WHAT THE EXERCISE ASKS:
From the first line of the data below, copy each line up to the one containing "return Vector((point.x, point.y, (BEAM_W", and include that line too.

GIVEN MATERIAL:
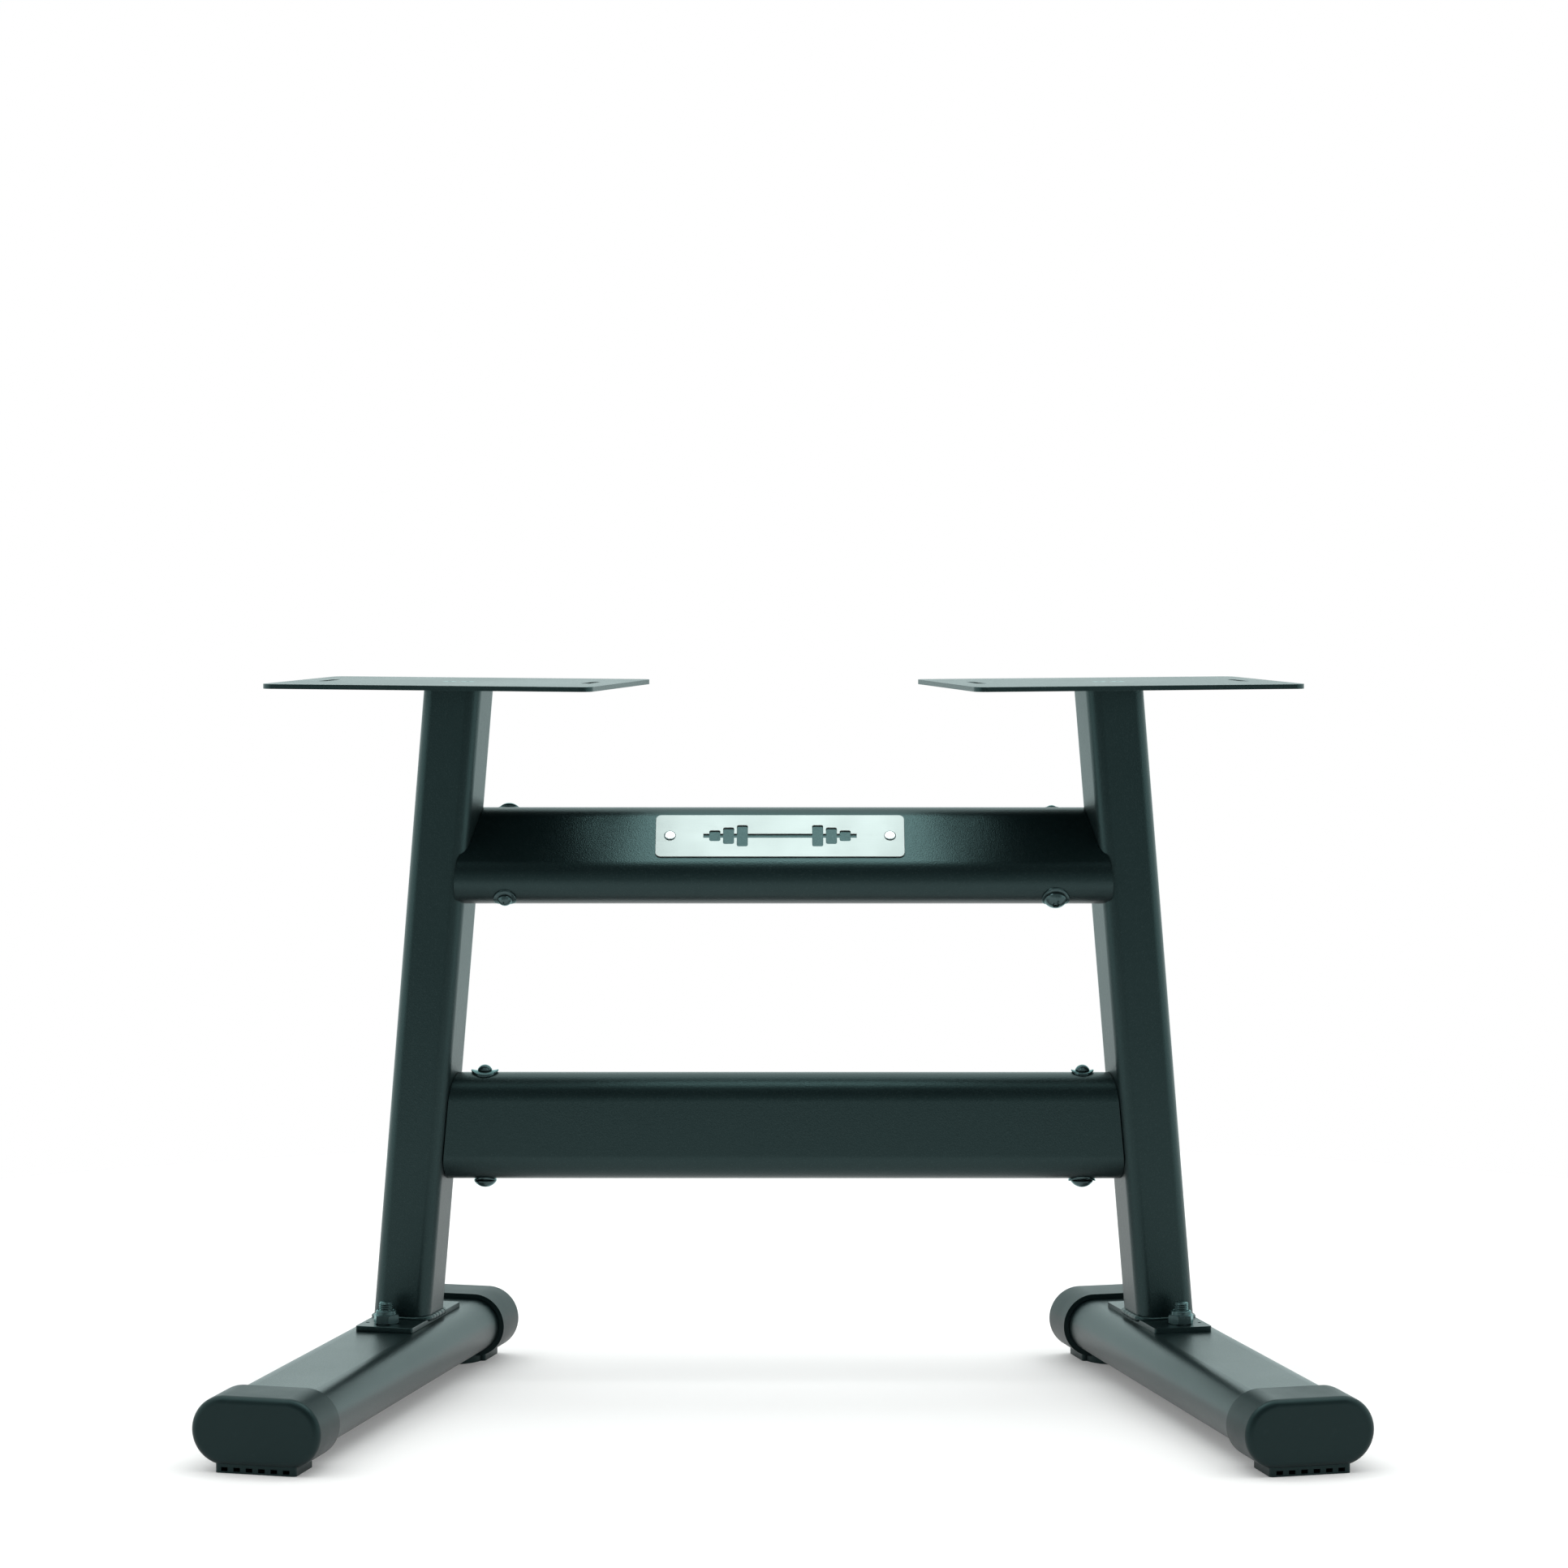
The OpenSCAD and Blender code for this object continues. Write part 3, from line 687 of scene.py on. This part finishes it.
def saddle_washer(width):
    """Washer bent round a beam's side, with its middle over the bolt and Z = 0 on the beam's axis. Its two
    ends, which the tube does not hold, stand up a little."""
    thick, hole, lobe, lift = SADDLE_T, 4.5, BEAM_H / 2, 0.9
    outer, edge = width / 2, 0.4
    under = [hole + (outer - edge - hole) * i / 6 for i in range(7)]
    rings = [(r, 0) for r in under] + [(outer, edge), (outer, thick - edge)]
    rings += [(r, thick) for r in reversed(under)]

    def bent(point):
        reach = lobe + point.z + lift * max(0, abs(point.x) / outer - 0.5) ** 2 * 4
        return Vector((point.x, point.y, (BEAM_W - BEAM_H) / 2 + math.sqrt(reach * reach - point.y ** 2)))

    return ringed(rings, 64, closed=True, shape=bent)


def foot_fasteners():
    washer_t = 2
    seat = FOOT_BOTTOM - washer_t
    set_out("foot_lock_nuts", lock_nut(), foot_bolt_places(BASE_TOP), ZINC, "foot_nuts")
    set_out("foot_flat_washers", flat_washer(12, 6.5, washer_t), foot_bolt_places(seat), ZINC,
            "foot_bolt_washers")
    set_out("foot_bolt_heads", hexagon_head(), foot_bolt_places(seat), ZINC, "foot_bolts")
    root, top, pitch = BASE_TOP - 1.5, BASE_TOP + 18, 1.75
    rows_per_turn = 9
    rods = THREAD.run(points_host(foot_bolt_places(root)), "foot_bolt_threads", ZINC, {
        "Radius": 6 * MM, "Pitch": pitch * MM, "Depth": 1.0 * MM, "Length": (top - root) * MM,
        "Tip": 1.1 * MM, "Rows": round((top - root) / pitch * rows_per_turn)})
    hand_over(rods, ZINC, "foot_bolts")


def beam_fasteners():
    """Bolts, cap nuts and washers of both beams. Only the upper beam's left bolt has its head on top."""
    seat = BEAM_W / 2 + SADDLE_T
    small, large = 19, 23
    for beam, z, tilt, heads_down in (("lower", LOWER_Z, 0, (True, True)),
                                      ("upper", UPPER_Z, UPPER_TILT, (False, True))):
        heads = [p @ moved(0, 0, seat) for p in beam_bolt_places(z, tilt, heads_down)]
        nuts = [p @ moved(0, 0, seat) for p in beam_bolt_places(z, tilt, [not d for d in heads_down])]
        set_out(f"{beam}_beam_button_bolts", button_head(2 * seat + 2.5), heads, ZINC, f"{beam}_beam_bolts")
        set_out(f"{beam}_beam_domed_nuts", cap_nut(), nuts, ZINC, f"{beam}_beam_cap_nuts")
        for width, name, down in ((large, "large", (False, True)), (small, "small", (True, False))):
            set_out(f"{beam}_beam_{name}_washers", saddle_washer(width), beam_bolt_places(z, tilt, down),
                    ZINC, f"{beam}_beam_saddle_washers")


def upright_welds():
    """The bead round each upright's foot, on its base plate."""
    half, corner, rise = UPRIGHT_W / 2 + 0.5, UPRIGHT_R, 0.4
    straight = half - corner
    corners = ((1, 1, 0), (-1, 1, 90), (-1, -1, 180), (1, -1, 270))
    ring = []
    for sx, sy, start in corners:
        for step in range(7):
            a = math.radians(start + 15 * step)
            ring.append((sx * straight + corner * math.cos(a), sy * straight + corner * math.sin(a), rise))
    for side, name in ((-1, "left"), (1, "right")):
        place = foot_frame(side) @ moved(0, 0, BASE_TOP)
        mesh = bpy.data.meshes.new("weld_path")
        mesh.from_pydata([Vector(p) * MM for p in ring],
                         [(i, (i + 1) % len(ring)) for i in range(len(ring))], [])
        bead = WELD.run(added("weld_path", mesh), f"{name}_upright_weld", COAT, {
            "Bead": 2.8 * MM, "Ripple": 7.5 * MM, "Inner Side": float(-side), "Seed": 3.0 + side})
        bead.data.transform(place)
        hand_over(bead, COAT)


def small_fittings():
    """The screws, the name plate, and its rivets with their tails in the beam and thin dark rubber rings
    under their heads, which stand for the shade round each head: painted shade."""
    for node in ("foot_cap_screws", "tray_screws"):
        dress_cad(node, ZINC)
    softened("name_plate", "brushed_plate", STEEL, 0.3)
    tail, shade_ring_t = 2.5 + 3, 0.3
    under = PLATE_T + shade_ring_t
    face = beam_frame(UPPER_Z, UPPER_TILT) @ moved(PLATE_X, -BEAM_H / 2, PLATE_UP) @ turned("X", 90)
    places = [face @ moved(x, 0, 0) for x in (-RIVET_X, RIVET_X)]
    rings = [(0.3, -tail), (3.0, -tail), (3.0, -2.5), (2.0, -2.5), (2.0, under), (4.0, under),
             (4.15, under + 0.1), (4.1, under + 0.3)]
    rings += dome(8.0, 0.35, under + 0.35, 7, inner=0.4)
    set_out("plate_rivets", ringed(rings, 48), places, RIVET, "name_plate_rivets")
    # Painted shade: a thin dark ring under each rivet head stands for the shadow in the gap round it.
    shade_ring_places = [place @ moved(0, 0, PLATE_T) for place in places]
    set_out("rivet_seal_rings", flat_washer(4.9, 2.1, shade_ring_t), shade_ring_places, RUBBER)


# ---------------------------------------------------------------- studio

def floor():
    """A pale disc, lit a little from within, as a light table is."""
    radius, sides = 1.5, 96
    mesh = bpy.data.meshes.new("floor")
    rim = [(radius * math.cos(2 * math.pi * k / sides), radius * math.sin(2 * math.pi * k / sides), 0)
           for k in range(sides)]
    mesh.from_pydata(rim, [], [tuple(range(sides))])
    white = Finish("white_floor")
    cloud = white.noise(0.8, detail=1)
    paint = white.surface(
        Base_Color=white.blend(cloud, (0.86, 0.73, 0.73), (0.88, 0.75, 0.75)),
        Roughness=0.9,
        Emission_Color=(1.0, 1.0, 1.0, 1),
        Emission_Strength=FLOOR_GLOW,
    )
    shown("floor", mesh, paint)


def world_light():
    """A studio all round: dim ahead of the stand, dark above that, bright overhead and behind, with pale
    side walls. To look at, it is plain white."""
    world = bpy.data.worlds.new("white_room")
    bpy.context.scene.world = world
    world.use_nodes = True
    world.node_tree.nodes.clear()
    room = Board(world.node_tree)
    towards = room.node("ShaderNodeTexCoord", output="Generated")
    aside = room.part(towards, "X")
    depth = room.part(towards, "Y")
    height = room.part(towards, "Z")
    turn = room.maths("ABSOLUTE", room.maths("ARCTAN2", height, depth * -1))
    stops = [(degrees / 180, grey(light / BRIGHTEST)) for degrees, light in ROUND_LIGHT]
    around = room.node("ShaderNodeValToRGB", {"stops": stops}, {0: turn / math.pi}) * BRIGHTEST
    share = room.spread(room.maths("ABSOLUTE", aside), 0.62, 0.88)
    walls = room.spread(height, 0.25, 0.7, SIDE_LIGHT_LOW, SIDE_LIGHT_HIGH)
    light = around * (1 - share) + walls * share
    lit = room.node("ShaderNodeBackground", {}, {"Color": (*LAMP_TINT, 1), "Strength": light})
    seen = room.node("ShaderNodeBackground", {}, {"Color": (1, 1, 1, 1), "Strength": 1.0})
    looked_at = room.node("ShaderNodeLightPath", output="Is Camera Ray")
    mixed = room.node("ShaderNodeMixShader", {}, {0: looked_at, 1: lit, 2: seen})
    room.node("ShaderNodeOutputWorld", {}, {"Surface": mixed})


def softbox(name, place, size, brightness):
    """A soft light that looks straight down, and shows in gloss but not in the view. Its brightness is that
    of white paper at 1."""
    data = bpy.data.lights.new(name, "AREA")
    data.shape = "RECTANGLE"
    data.size, data.size_y = size
    data.energy = brightness * math.pi * size[0] * size[1]
    data.color = LAMP_TINT
    box = added(name, data)
    box.location = place
    box.visible_camera = False


def studio():
    floor()
    world_light()
    softbox("overhead", (0.01, -0.015, 1.0), (0.60, 0.16), 5.5)
    scene = bpy.context.scene
    scene.view_settings.view_transform = "Standard"
    scene.view_settings.look = "None"


def camera():
    """A long lens a little above the trays, 3.5 m in front, that looks slightly down."""
    looks_down, turned_left = 3.53, 0.09
    data = bpy.data.cameras.new("camera")
    data.lens = 97.2
    data.sensor_width = 36
    data.clip_end = 60
    held = added("camera", data)
    held.location = (0.0059, -3.4503, 0.7286)
    held.rotation_euler = (math.radians(90 - looks_down), 0, math.radians(turned_left))
    bpy.context.scene.camera = held


camera()
frame_steel()
foot_caps()
foot_fasteners()
beam_fasteners()
upright_welds()
small_fittings()
studio()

ANSWER IN FULL:
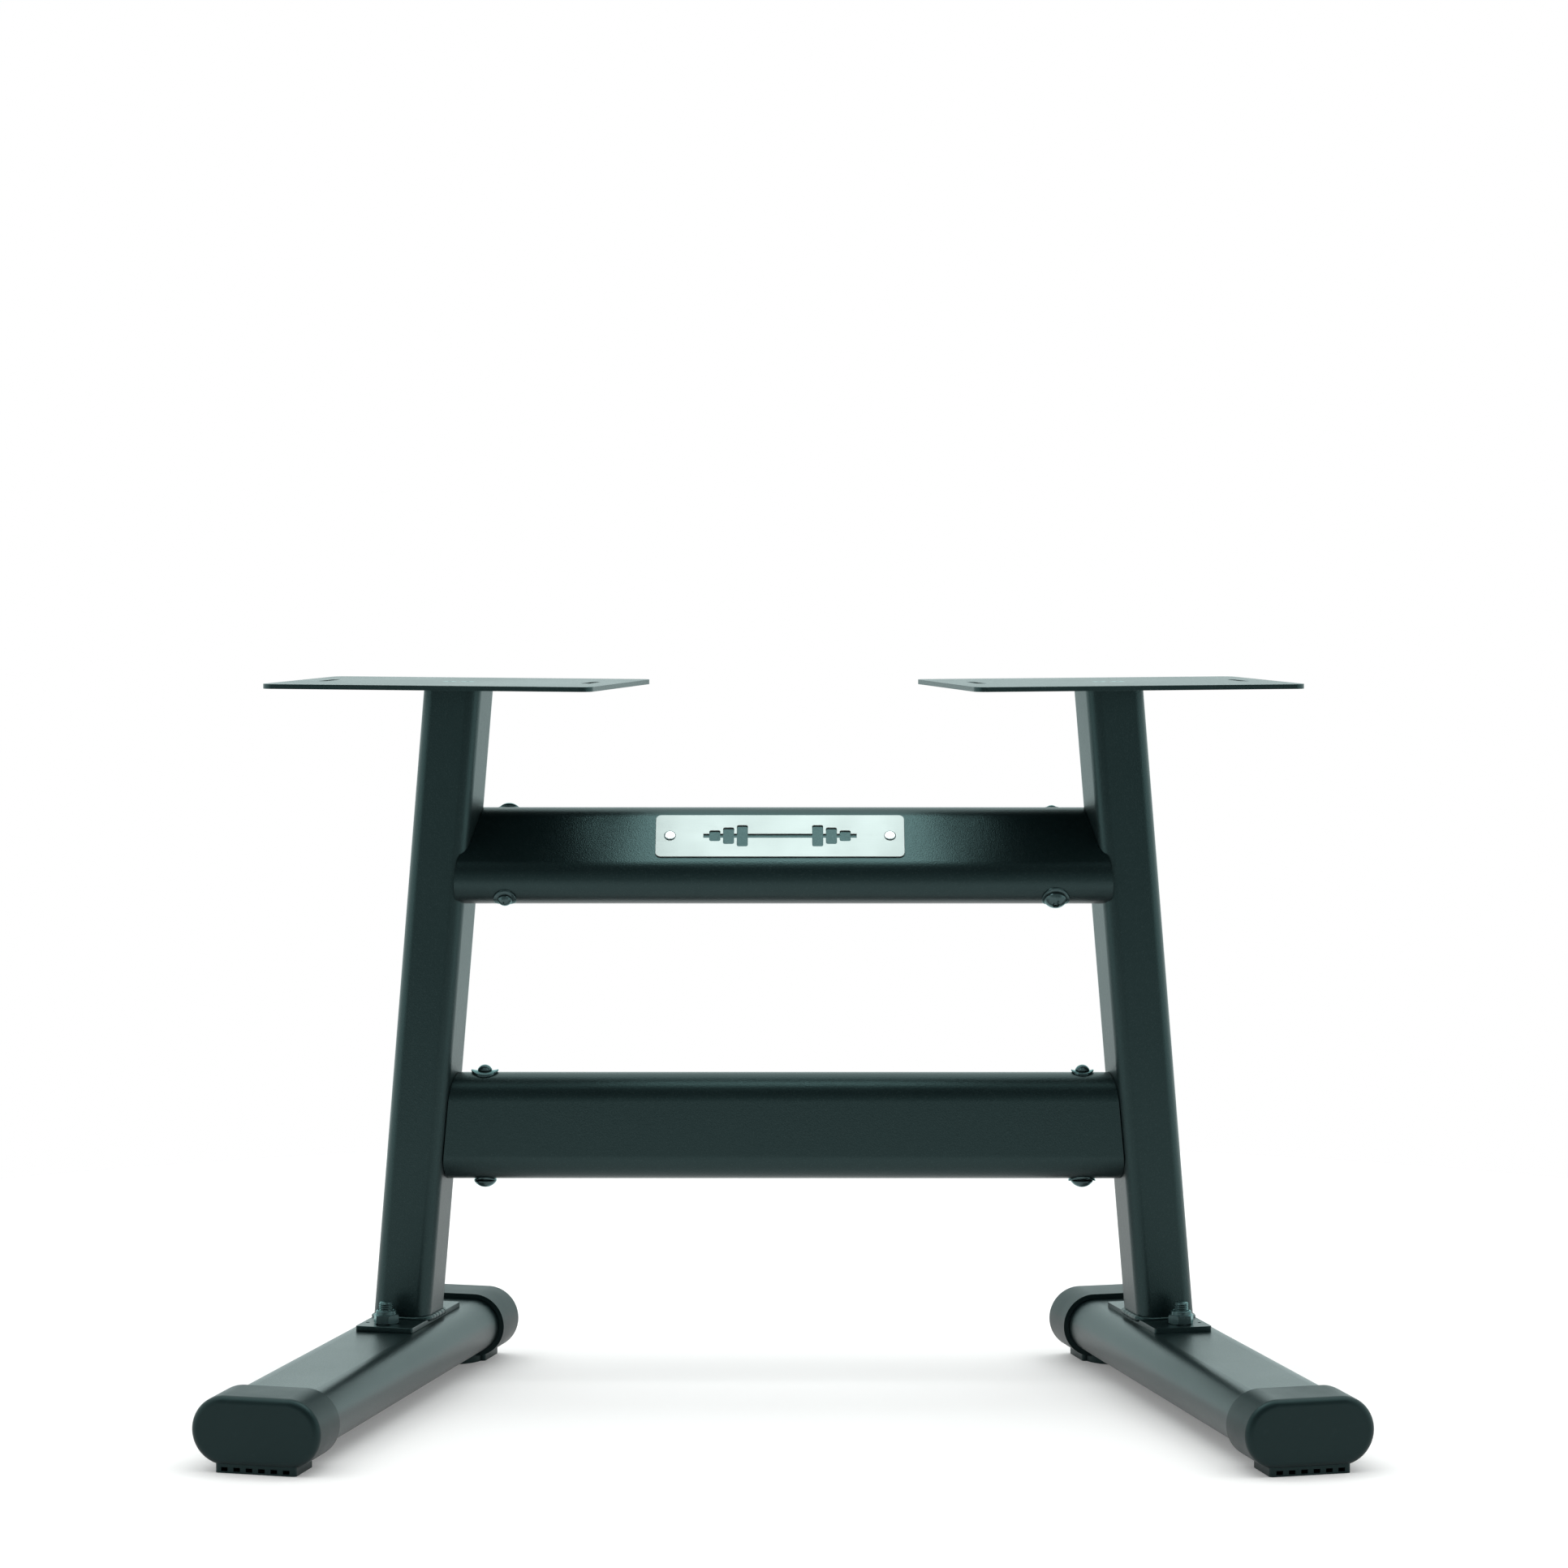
The OpenSCAD and Blender code for this object continues. Write part 3, from line 687 of scene.py on. This part finishes it.
def saddle_washer(width):
    """Washer bent round a beam's side, with its middle over the bolt and Z = 0 on the beam's axis. Its two
    ends, which the tube does not hold, stand up a little."""
    thick, hole, lobe, lift = SADDLE_T, 4.5, BEAM_H / 2, 0.9
    outer, edge = width / 2, 0.4
    under = [hole + (outer - edge - hole) * i / 6 for i in range(7)]
    rings = [(r, 0) for r in under] + [(outer, edge), (outer, thick - edge)]
    rings += [(r, thick) for r in reversed(under)]

    def bent(point):
        reach = lobe + point.z + lift * max(0, abs(point.x) / outer - 0.5) ** 2 * 4
        return Vector((point.x, point.y, (BEAM_W - BEAM_H) / 2 + math.sqrt(reach * reach - point.y ** 2)))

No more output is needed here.